Finish: Medium-length with fruity bubble gum and cigar box.
Score: 6+
Commentary: I am naturally suspicious of any wine finish on a young malt— it is not my favorite style, and a part of me always whispers, “what are they hiding under that wine?” However, on occasion, it works well and elevates the natural tendencies of the malt. The fact that this was a second fill charred red wine barrique and not a heavy-handed smaller first fill cask meant that the wine played more of a supporting role than it would have otherwise. Considering that Auchroisk often occurs to me as a sort of creamy sweet blank slate malt, the wine filled the role as co-star without ever feeling as though it was attempting to grab the spotlight alone.
Though this was a bit hot on the nose and the palate, it was still enjoyable. A few drops of water brought balance and cooled off the mouthfeel while elevating the latent tropical vibes and creamy pudding notes of the whisky. Overall, surprisingly enjoyable!
Whisky: Auchroisk 15 Year (2003) 57% Bourbon Barrel, Morrison & MacKay Càrn Mòr
Nose: Wood, oaky spices, ginger, weathered white oak, cream, vanilla, herbal hints with occasional eucalyptus; with time sour oak, sawdust, clotted cream.
Palate: Medium-bodied, herbal, cream, mint, rosebud, eucalyptus, orange peel, stale tobacco, sour oak, preserved lemons, bergamot, black tea, lipstick.
Finish: Medium-length with oak, herbal spice, and floral notes.
Score: 4
Commentary: Once upon a time, I bought this bottle to fill up a package— I had never tried anything from the distillery, but I thought the age sounded nice, and I had heard good things about Morrison & MacKay. I wish I could say this was the only bottle in that shipment, or from Morrison & MacKay, that disappointed me, but it was not. I even brought it to a tasting so our local Auchroisk-Stan could give it a try and render judgment— perhaps even adopt the misfit bottle from me. Yet he declared it not worthy of the name Auchroisk, shrugged, and mused that maybe his favorite distillery could occasionally produce something not to his taste.
The bottle is not very exciting, though it has an intriguingly odd sourness with the sort of rotten oak note uncommon in contemporary whisky production. There is a nice floral-eucalyptus element on the palate that I do, in fact, really enjoy, but getting there is a bit of a chore. I also suspect, with some certainty, that that same note would appear soapy to some. All in all, this was not my worst whisky buying mistake, but it makes the top ten list.
Whisky: Auchroisk 7 Year (2012) 60.9% 2nd Fill Charred Red Wine Barrique, SMWS 95.44 “Something to mull over”
Nose: Floral, jasmine, coffee, cafe au lait, chicory, peppercorns, blood orange, varnished wood, hints of dried berries, chocolate, and caramel.
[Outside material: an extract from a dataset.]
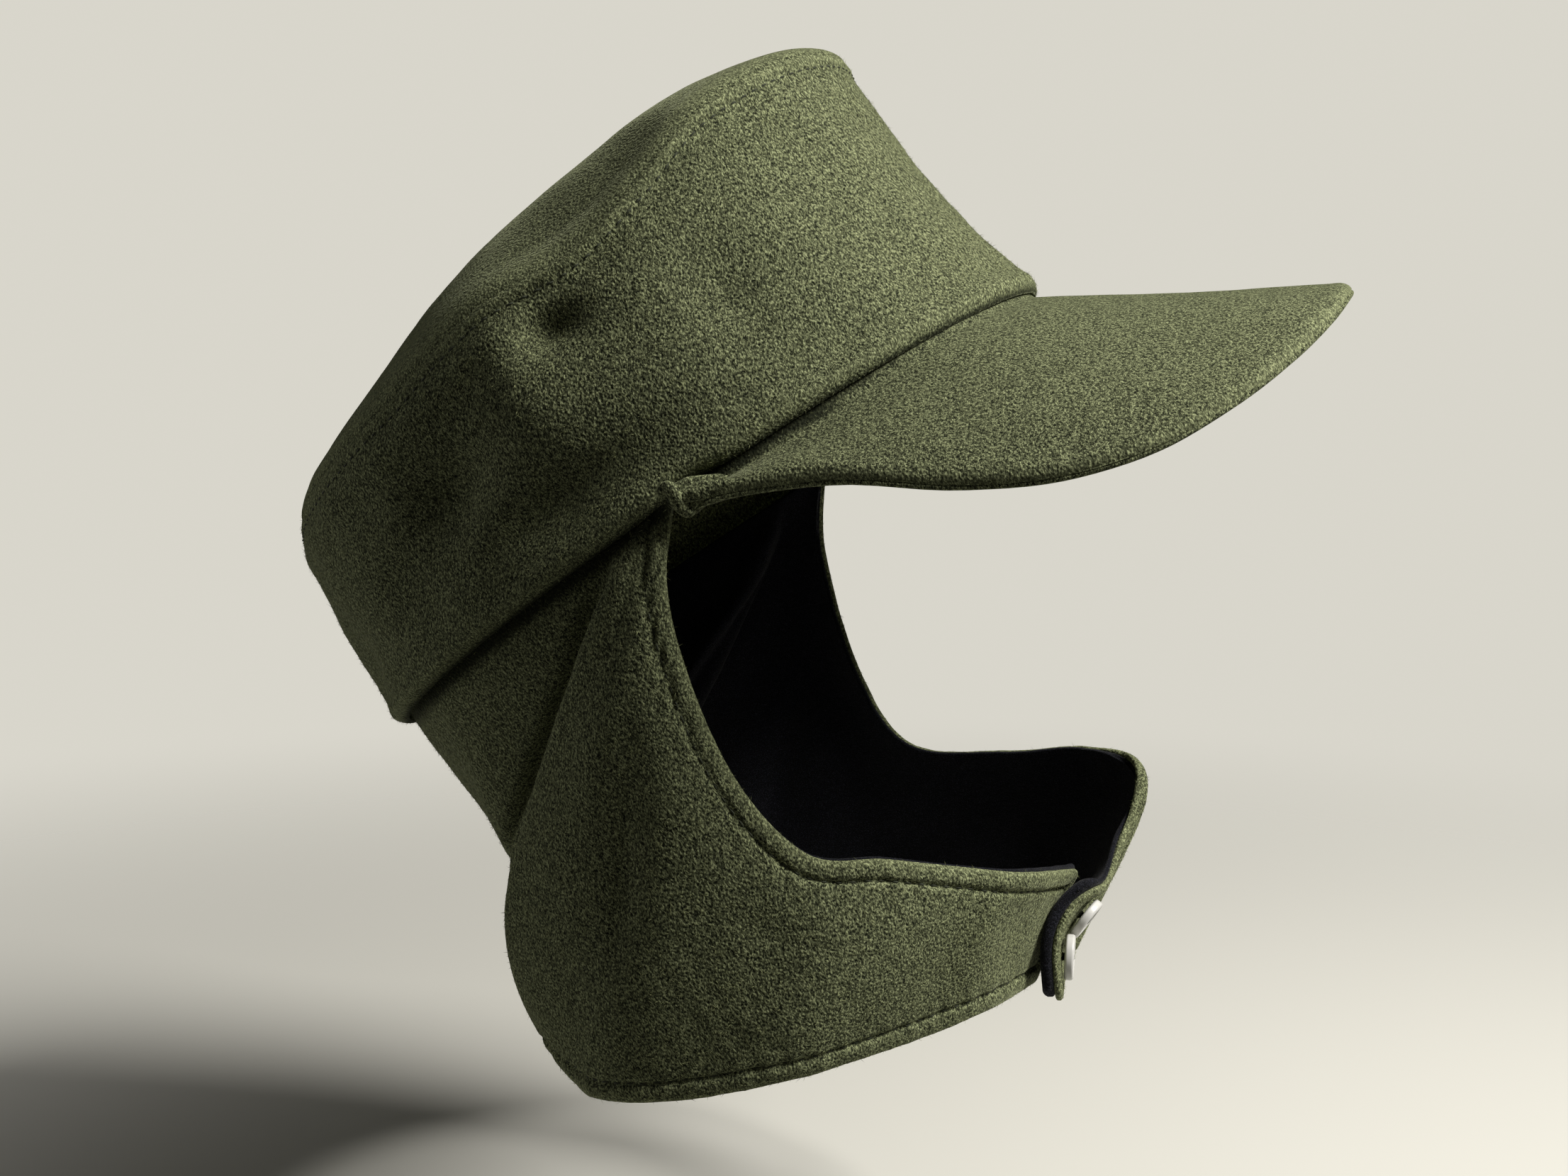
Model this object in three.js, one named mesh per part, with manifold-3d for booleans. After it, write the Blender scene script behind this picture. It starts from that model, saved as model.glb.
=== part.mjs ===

Palate: Medium to full-bodied, sweet toffee, a kiss of salt, cinnamon, pepper, dark chocolate, hints of mint and dried berries, cafe au lait, bitter orange, varnished wood, leather at the end.
Finish: Medium to long with dried berries, cinnamon biscuits, and coffee.
Score: 6
Commentary: While the prior SMWS Auchroisk on the list had only the briefest of finishes in a red wine cask, this spent about half its life in red wine oak. Between the two, I thought the slightly older malt had better integration and a more balanced flavor profile. However, this had a lovely kick in the teeth as it bounced energetically between sweet spice and rich coffee or chocolate. At seven years, I did not expect quite so much complexity, and I wonder if age would have helped further develop some of those interesting teases; or, left the dram a tannic mess. A tad hot at times, water balanced the mouthfeel and brought out more caramel and chocolate.
Overall, I am not close to admitting this is my jam— but I think I have a better appreciation for Auchroisk, especially the way it pairs with red wine casks. I liked this a hair more than the lot of sibling casks I have tried, and, since there have been several, I assume there might be more to come in the future.